O desenho do Barça começa em um 4-3-3, funciona assim na fase defensiva, também. Mas a partir do momento que a equipe busca avançar com a bola, o 3-2-5 fica claro. Para muitos, isso faz dessa equipe uma espécie de "releitura" do Barça de Pep Guardiola. E conceitualmente, até faz muito sentido.
Lembra quando Pep "criou" o falso 9 com Lionel Messi? O princípio era confundir a defesa inimiga, recuando Messi para "atrair" um dos zagueiros e deixar espaço para Eto´o e Henry atacarem. Só que agora, com sistemas defensivos muito adaptados a essa ideia, é preciso mais que isso.
Flick, então, coloca dois jogadores a mais por dentro, na chamada zona 14 do campo, a zona central próxima da área, considerada a mais perigosa e a que mais as defesas buscam defender, o conhecido funil. Raphinha e Olmo ou Fermín (e Ferrán) conseguem gerar esse espaço junto com Lewa, e principalmente para Lewa.
A leitura desse trio, que bagunça a defesa com movimentos de ruptura e infiltração, é complementada pela capacidade de passes que quebram as linhas de Marc Casadó e Pedri. Casadó se tornou um dos protagonistas desse time justamente pela capacidade de passes decisivos no último terço. Apesar de ser um meia mais "posicional", que avança menos no último terço, atua decisivamente lendo a movimentação dos companheiros e fazendo o passe no momento certo, seja para enfiar uma bola em uma infiltração de um companheiro, ou mesmo para dar um passe entrelinhas para quebrar a defesa.
A formação reinventou Raphinha, que deixou de ser apenas um ponta para se tornar protagonista por dentro, referência técnica com capacidade de desequilíbrio através de passes e gols. Dani Olmo, com boa leitura da estratégia pela similaridade na seleção espanhola, também se aproveita da fluidez do esquema e vive temporada artilheira.
Os adversários do Barcelona ainda tentam achar a saída para essa estratégia. Como os do City na Premier League. No dérbi catalão, o Espanyol tentou uma alternativa com um 4-1-4-1: lançou um volante atrás da linha de meias para marcar Olmo e Raphinha mais de perto. Mas levou bola nas costas em momento de descoordenação com a defesa e o time levou um baile no primeiro tempo. O grande rival, Real Madrid, foi presa fácil: o 4-4-2 de Ancelotti ocupou bem os corredores laterais, mas a superioridade numérica era no meio...

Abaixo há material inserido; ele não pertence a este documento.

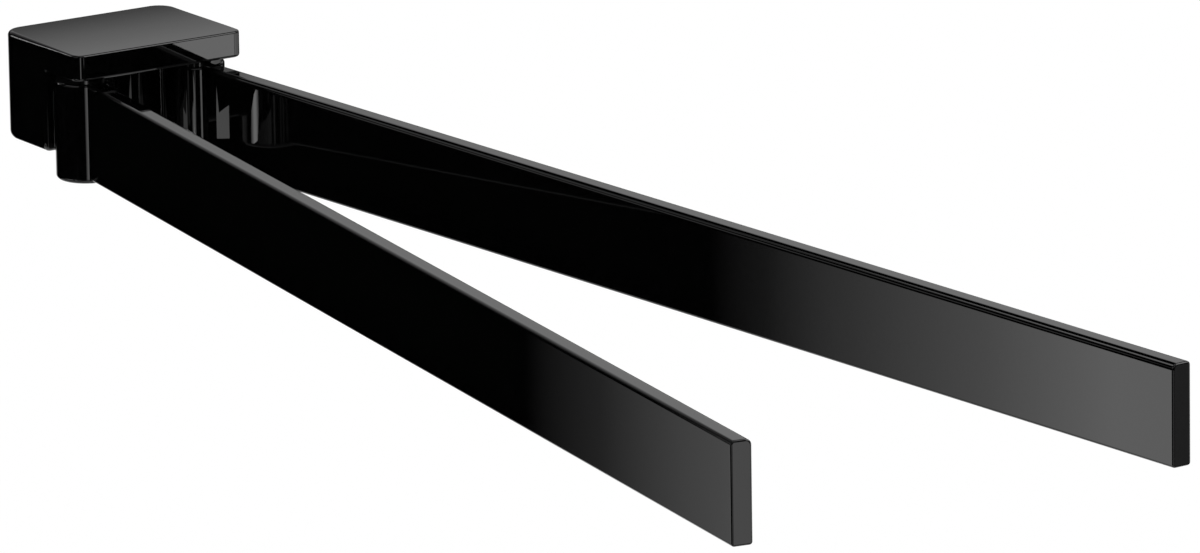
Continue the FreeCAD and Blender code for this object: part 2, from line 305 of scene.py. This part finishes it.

E quando, por acaso, com linhas mais afundadas, o rival consegue povoar melhor o meio e dar menos espaço, Koundé, o "falso lateral", tem espaço para progressões com e sem bola. Avança quase na linha de Casadó e Pedri, e volta gerar superioridade numérica no setor. Uma alternativa já vista em algumas partidas contra rivais mais bem fechados.
Enquanto as defesas ainda se adaptam, e elas vão se adaptar um dia, o Barça sobra em La Liga. Nesta semana, terá pela frente a fanática torcida do Estrela Vermelha, para buscar a terceira vitória em quatro jogos na Champions. Ainda não vimos nem um terço da temporada, mas do que vimos, esse recorte de Flick é de se bater palmas.